To investigate this, it is simpler to work with the results from non-overlapping, independent periods, rather than a rolling series. We look at five-year performance, with no shared data between the points. We also compute the sample error that we expect for a five-year return. This is the variation that you would expect in a result just from chance; and not something that would reoccur if history was repeated.
We plot this in Figure 2, on top of the previous rolling performance data, and we extend the period to cover an almost 15-year period from January 2000 to May 2014.
Figure 2: Discrete five-year performance and sample errors versus rolling five-year rolling performance
The red dots mark the results of independent five-year periods, marked in time at the mid-point of the relevant period (the rolling estimates are always backwards looking and so they mark the same result at the end of the five-year period). The horizontal bar spans the period used, and the vertical bar reflects the sample error for these results.
Using the numbers associated with the red points we can now answer the question of whether the decline is significant. In Table 1, we show the difference between the 2nd and 1st points, and then again between the 3rd and 2nd points.
Table 1: Returns and standard deviation of returns for the three discrete periods
We find that the difference between the 1st and 2nd points is significant at the 92% confidence level. That is, if the true underlying performance was the same, the chance of getting a result at least as extreme as this is only 8%. The subsequent decline between the 2nd and 3rd points is less significant.
2) What happens over a longer time period?
Next we need to assess what happens to the result if we use more data. It is easy to zoom in on the part of a chart that backs up ones prejudices, and ignore anything that contradicts it. Data and statistics should be objective, but this is rarely the case in practice.
The Fama-French factor data is available from July 1926, and this allows us to extend Figure 2 to a much longer time frame of 90 years in Figure 3.
Figure 3: Five-year performance and sample errors for 18 discrete periods since 1926
Looking back beyond 2000, we see a different story. Rather than 2005 to 2014 being a significantly poor period, it would appear that recent performance is consistent with an average overall performance of around 5% per annum.
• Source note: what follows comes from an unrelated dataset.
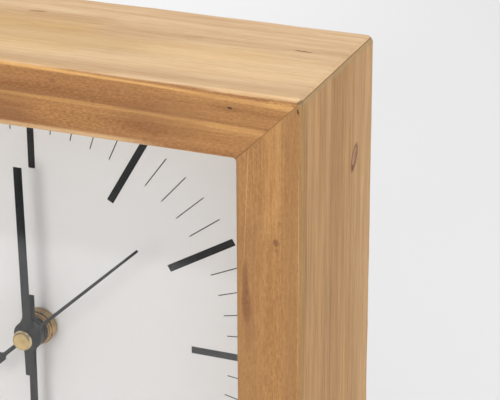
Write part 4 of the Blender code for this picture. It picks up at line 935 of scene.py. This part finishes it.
def turned_brass(name, pale, deep, roughness, upper_shade=0.0, highlight_from=1.0):
    """Brass with the fine rings a lathe tool leaves round the hub's axis.

    A share darkens its upper side with painted shade. Beyond a given radius its colour is lightened to a
    painted highlight, where the rim catches the light."""
    finish = Finish(name, roughness, metallic=1.0)
    x, y, z = finish.split(finish.mapped(finish.place, shift=(0.0, 0.0, -HUB_HEIGHT)))
    radius = (x * x + z * z).math("SQRT")
    tool = finish.noise(finish.joined(radius * TOOL_RINGS, y * TOOL_RINGS, 0.0))
    stain = finish.noise(finish.place, 420.0, 4.0, 0.6)
    colour = finish.mix(finish.between(stain, 0.3, 0.75), pale, deep)
    # Painted shade: the upper side is darker.
    colour = finish.mix(finish.between(z, PAINTED_SHADE_FROM, PAINTED_SHADE_TO) * upper_shade, colour, deep)
    colour = finish.mix(finish.between(tool, 0.3, 0.7, 0.0, 0.25), colour, deep)
    # Painted highlight: a brighter colour on the rim.
    rim_highlight = finish.between(radius, highlight_from, highlight_from + 0.0002, 0.0, 0.9)
    finish.colour(finish.mix(rim_highlight, colour, HIGHLIGHT_BRASS))
    finish.rough(finish.between(stain, 0.25, 0.75, roughness - 0.06, roughness + 0.1))
    finish.bump(tool, 0.000012)
    return finish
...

Further, no overall decline is observed across the 90-year period, so the longer history does not back up the extrapolation one might make from the last three five-year periods.
If anything was to be marked as anomalous in recent history it would not be the last two points, but the early 2000s when performance was significantly good compared to the 15 years before and the 10 years after. This would suggest that recent performance is now anomalously low, but that the early 2000s performance was anomalously high.
Further tests of stability
The results in Figure 3 look fairly unstable, ranging between -4.6% and 16.6% over the 90-year history. Some scatter would be expected, even for a stable process. In Figure 4, we consider how many points we would expect at different levels from pure chance, assuming they all came from the same underlying distribution.
Figure 4: Expected distribution of performance versus observed distribution of performance
The data shows more small and large returns than would be expected from just chance. This implies the performance of the strategy is not consistent over time.
We have demonstrated how important it is to use all the data you have to draw conclusions about the performance of a system or portfolio. In the case of traditional value strategies, it would appear that recent “poor” performance is consistent with the long-term history of this strategy, and only appears poor when compared to the abnormally high performance seen in the early 2000s.
 Factor data from Kenneth French’s Data library: mba.tuck.dartmouth.edu/pages/faculty/ken.french/data_library.html
 We use a backwards-looking, rolling and exponentially weighted 100-day volatility estimate.
This article contains simulated or hypothetical performance results that have certain inherent limitations. Unlike the results shown in an actual performance record, these results do not represent actual trading. Also, because these trades have not actually been executed, these results may have under- or over-compensated for the impact, if any, of certain market factors, such as lack of liquidity and cannot completely account for the impact of financial risk in actual trading. There are numerous other factors related to the markets in general or to the implementation of any specific trading program which cannot be fully accounted for in the preparation of hypothetical performance results and all of which can adversely affect actual trading results. Simulated or hypothetical trading programs in general are also subject to the fact that they are designed with the benefit of hindsight. No representation is being made that any investment will or is likely to achieve profits or losses similar to those being shown.